Modeling code records:

<<<<

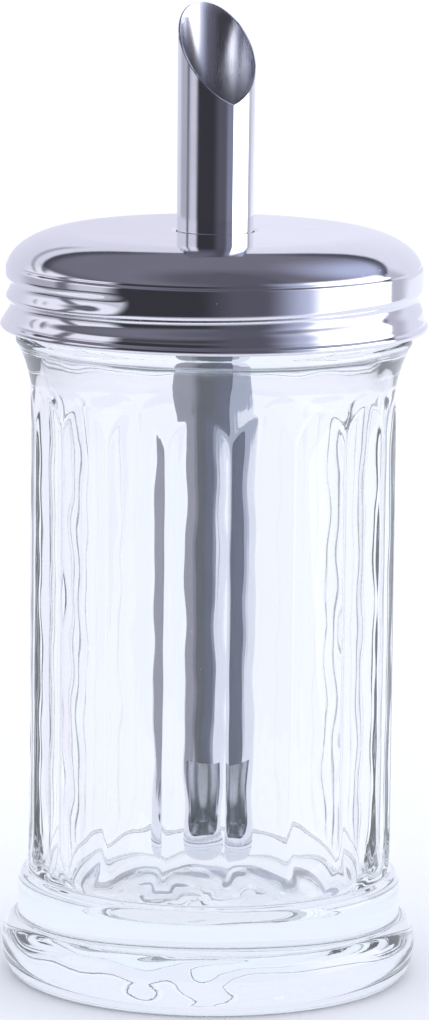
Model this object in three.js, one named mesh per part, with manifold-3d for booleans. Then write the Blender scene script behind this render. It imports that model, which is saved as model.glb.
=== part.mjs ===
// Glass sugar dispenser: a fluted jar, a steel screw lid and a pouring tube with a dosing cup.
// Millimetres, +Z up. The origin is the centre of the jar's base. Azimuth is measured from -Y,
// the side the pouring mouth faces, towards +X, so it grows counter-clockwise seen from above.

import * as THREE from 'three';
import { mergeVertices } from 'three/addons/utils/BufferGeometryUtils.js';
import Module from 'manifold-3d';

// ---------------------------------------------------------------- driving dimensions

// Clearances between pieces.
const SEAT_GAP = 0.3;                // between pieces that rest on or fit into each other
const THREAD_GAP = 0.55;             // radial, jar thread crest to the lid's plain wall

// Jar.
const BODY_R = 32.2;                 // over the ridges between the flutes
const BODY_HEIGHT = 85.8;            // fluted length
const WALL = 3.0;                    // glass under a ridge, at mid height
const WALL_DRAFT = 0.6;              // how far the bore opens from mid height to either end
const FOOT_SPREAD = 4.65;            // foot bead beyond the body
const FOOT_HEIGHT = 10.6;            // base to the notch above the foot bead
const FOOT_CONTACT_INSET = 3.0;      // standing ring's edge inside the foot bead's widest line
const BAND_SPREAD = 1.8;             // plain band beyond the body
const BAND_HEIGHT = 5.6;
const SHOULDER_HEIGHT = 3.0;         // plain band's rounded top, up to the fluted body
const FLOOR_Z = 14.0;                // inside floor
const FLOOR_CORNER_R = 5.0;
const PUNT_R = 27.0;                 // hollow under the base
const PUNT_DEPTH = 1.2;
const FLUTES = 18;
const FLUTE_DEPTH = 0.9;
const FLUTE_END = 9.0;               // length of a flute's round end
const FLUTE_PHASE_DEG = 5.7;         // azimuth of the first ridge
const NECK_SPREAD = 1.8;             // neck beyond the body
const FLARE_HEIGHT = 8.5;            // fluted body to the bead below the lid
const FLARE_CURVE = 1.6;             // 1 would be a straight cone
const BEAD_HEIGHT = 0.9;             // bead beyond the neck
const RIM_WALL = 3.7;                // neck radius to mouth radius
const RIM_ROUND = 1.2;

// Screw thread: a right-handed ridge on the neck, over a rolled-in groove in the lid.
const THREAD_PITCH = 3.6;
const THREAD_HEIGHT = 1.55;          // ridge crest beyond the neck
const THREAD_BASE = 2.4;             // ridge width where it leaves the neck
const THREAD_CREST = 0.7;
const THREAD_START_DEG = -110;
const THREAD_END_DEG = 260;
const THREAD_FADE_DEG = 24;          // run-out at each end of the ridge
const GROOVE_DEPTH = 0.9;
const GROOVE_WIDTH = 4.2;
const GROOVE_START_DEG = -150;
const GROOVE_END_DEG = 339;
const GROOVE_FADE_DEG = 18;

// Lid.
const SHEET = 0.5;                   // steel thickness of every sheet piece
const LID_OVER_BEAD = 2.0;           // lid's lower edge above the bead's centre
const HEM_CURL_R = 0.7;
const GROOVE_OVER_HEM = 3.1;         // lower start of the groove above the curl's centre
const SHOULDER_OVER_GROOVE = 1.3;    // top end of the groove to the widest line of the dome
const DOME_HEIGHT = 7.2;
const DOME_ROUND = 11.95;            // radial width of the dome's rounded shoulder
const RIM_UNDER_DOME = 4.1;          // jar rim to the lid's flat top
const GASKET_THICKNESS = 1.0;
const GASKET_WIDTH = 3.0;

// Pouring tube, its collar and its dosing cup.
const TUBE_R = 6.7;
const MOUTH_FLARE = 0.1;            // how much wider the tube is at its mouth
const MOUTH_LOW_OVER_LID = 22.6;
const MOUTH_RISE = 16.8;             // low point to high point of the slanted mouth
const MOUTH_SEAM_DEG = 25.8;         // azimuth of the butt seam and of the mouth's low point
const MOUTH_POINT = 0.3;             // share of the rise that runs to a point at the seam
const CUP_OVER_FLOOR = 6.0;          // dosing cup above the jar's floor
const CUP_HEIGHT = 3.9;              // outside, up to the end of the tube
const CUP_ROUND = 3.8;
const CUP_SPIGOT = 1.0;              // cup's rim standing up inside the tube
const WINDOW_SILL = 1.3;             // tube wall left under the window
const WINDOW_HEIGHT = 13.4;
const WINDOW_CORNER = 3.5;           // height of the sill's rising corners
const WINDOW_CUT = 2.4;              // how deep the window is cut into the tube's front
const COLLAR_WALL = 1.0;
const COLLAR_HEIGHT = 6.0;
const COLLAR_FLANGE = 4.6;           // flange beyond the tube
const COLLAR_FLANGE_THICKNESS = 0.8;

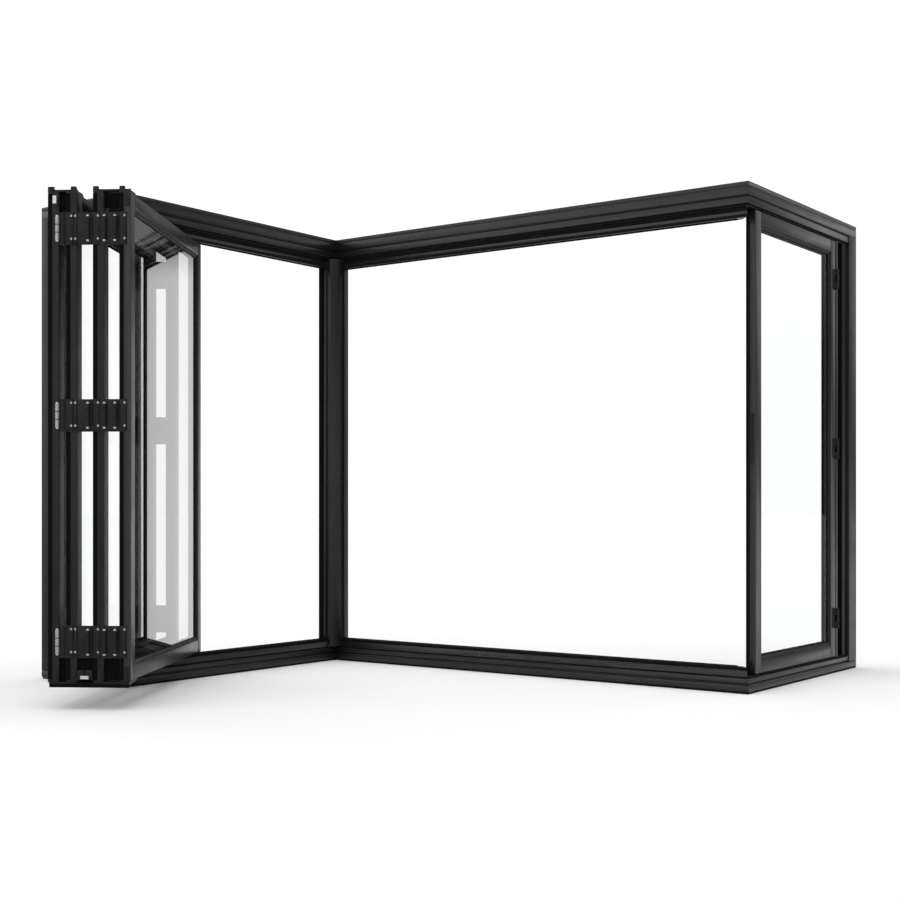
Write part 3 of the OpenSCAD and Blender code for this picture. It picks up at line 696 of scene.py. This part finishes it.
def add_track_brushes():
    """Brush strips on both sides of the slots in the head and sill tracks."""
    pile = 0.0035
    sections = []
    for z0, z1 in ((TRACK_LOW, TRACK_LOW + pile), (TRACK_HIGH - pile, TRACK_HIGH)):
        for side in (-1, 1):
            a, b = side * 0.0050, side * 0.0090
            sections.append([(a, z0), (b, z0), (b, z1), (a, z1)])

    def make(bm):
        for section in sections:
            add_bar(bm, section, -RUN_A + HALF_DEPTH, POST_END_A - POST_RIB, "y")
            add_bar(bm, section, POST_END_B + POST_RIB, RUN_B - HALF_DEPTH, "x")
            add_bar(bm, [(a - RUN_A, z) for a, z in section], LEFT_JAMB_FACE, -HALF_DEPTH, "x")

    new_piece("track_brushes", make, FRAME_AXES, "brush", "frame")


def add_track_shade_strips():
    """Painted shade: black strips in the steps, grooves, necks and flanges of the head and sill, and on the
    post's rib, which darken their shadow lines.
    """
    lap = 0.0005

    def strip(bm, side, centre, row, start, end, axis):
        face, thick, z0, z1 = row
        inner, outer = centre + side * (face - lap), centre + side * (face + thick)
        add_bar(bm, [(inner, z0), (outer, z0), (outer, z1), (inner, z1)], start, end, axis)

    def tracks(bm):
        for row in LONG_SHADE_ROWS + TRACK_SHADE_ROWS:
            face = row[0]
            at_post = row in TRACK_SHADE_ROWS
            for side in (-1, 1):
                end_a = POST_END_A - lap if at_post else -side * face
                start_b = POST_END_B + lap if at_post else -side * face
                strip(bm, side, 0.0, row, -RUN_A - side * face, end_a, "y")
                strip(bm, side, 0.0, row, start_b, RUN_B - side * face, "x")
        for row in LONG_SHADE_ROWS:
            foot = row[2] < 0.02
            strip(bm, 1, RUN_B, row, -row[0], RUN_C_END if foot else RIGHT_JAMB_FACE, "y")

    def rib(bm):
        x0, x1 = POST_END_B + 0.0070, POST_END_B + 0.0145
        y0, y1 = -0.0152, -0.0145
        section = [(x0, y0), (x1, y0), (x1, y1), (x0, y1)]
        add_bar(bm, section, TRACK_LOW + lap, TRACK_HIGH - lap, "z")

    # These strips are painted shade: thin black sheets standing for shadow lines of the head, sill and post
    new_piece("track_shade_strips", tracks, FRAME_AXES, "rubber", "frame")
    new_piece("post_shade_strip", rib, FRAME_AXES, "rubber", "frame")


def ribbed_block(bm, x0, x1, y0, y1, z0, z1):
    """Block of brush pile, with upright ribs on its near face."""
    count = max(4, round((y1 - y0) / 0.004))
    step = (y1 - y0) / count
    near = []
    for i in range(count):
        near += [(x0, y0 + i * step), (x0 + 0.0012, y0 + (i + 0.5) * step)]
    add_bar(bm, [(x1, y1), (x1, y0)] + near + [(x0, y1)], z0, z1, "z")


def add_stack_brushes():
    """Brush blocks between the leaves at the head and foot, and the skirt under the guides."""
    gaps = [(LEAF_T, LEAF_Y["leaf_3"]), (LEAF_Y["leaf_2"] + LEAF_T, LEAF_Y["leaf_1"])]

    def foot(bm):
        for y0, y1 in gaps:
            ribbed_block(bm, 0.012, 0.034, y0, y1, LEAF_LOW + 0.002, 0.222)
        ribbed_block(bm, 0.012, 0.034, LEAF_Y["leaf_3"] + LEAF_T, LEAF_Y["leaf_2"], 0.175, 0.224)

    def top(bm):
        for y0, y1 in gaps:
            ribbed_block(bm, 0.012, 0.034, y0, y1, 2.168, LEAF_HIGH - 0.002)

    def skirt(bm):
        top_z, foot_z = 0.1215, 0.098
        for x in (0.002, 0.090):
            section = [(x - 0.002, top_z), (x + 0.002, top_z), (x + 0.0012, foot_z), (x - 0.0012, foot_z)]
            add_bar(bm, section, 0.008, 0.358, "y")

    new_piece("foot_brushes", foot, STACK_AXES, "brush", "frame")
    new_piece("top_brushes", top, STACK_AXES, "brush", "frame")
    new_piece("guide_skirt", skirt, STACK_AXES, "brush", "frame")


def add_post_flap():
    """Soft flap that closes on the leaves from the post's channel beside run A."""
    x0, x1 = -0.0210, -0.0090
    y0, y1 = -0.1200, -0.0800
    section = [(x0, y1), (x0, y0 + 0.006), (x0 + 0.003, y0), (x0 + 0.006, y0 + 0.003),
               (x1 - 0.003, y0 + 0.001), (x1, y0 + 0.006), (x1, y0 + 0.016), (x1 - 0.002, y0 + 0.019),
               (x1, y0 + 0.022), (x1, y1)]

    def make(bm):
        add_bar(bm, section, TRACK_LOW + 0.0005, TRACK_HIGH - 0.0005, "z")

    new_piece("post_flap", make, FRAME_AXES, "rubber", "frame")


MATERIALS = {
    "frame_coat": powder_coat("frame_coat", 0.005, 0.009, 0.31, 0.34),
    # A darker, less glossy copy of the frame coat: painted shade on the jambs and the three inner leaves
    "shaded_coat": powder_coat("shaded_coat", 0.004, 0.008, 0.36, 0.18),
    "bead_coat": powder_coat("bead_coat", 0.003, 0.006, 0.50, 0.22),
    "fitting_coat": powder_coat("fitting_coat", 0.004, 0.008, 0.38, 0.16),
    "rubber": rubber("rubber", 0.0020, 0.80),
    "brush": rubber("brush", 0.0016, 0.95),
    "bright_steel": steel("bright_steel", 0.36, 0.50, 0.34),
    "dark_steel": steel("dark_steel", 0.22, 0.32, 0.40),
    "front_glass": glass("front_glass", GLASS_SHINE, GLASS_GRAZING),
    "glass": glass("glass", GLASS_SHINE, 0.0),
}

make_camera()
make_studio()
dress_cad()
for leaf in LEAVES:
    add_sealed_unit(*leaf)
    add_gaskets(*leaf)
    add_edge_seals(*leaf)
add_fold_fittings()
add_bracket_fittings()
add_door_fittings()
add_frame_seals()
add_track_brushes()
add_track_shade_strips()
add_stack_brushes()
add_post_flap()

>>>>

*Aim of the task:*
Everything from the first line of the data through the line containing "const THREAD_GAP = 0.55;" should be echoed exactly. Add nothing.

*Full response:*
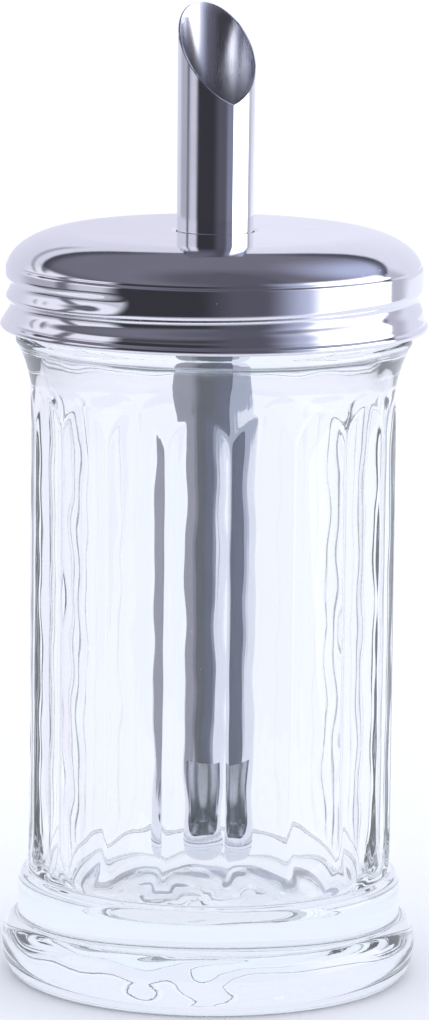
Model this object in three.js, one named mesh per part, with manifold-3d for booleans. Then write the Blender scene script behind this render. It imports that model, which is saved as model.glb.
=== part.mjs ===
// Glass sugar dispenser: a fluted jar, a steel screw lid and a pouring tube with a dosing cup.
// Millimetres, +Z up. The origin is the centre of the jar's base. Azimuth is measured from -Y,
// the side the pouring mouth faces, towards +X, so it grows counter-clockwise seen from above.

import * as THREE from 'three';
import { mergeVertices } from 'three/addons/utils/BufferGeometryUtils.js';
import Module from 'manifold-3d';

// ---------------------------------------------------------------- driving dimensions

// Clearances between pieces.
const SEAT_GAP = 0.3;                // between pieces that rest on or fit into each other
const THREAD_GAP = 0.55;             // radial, jar thread crest to the lid's plain wall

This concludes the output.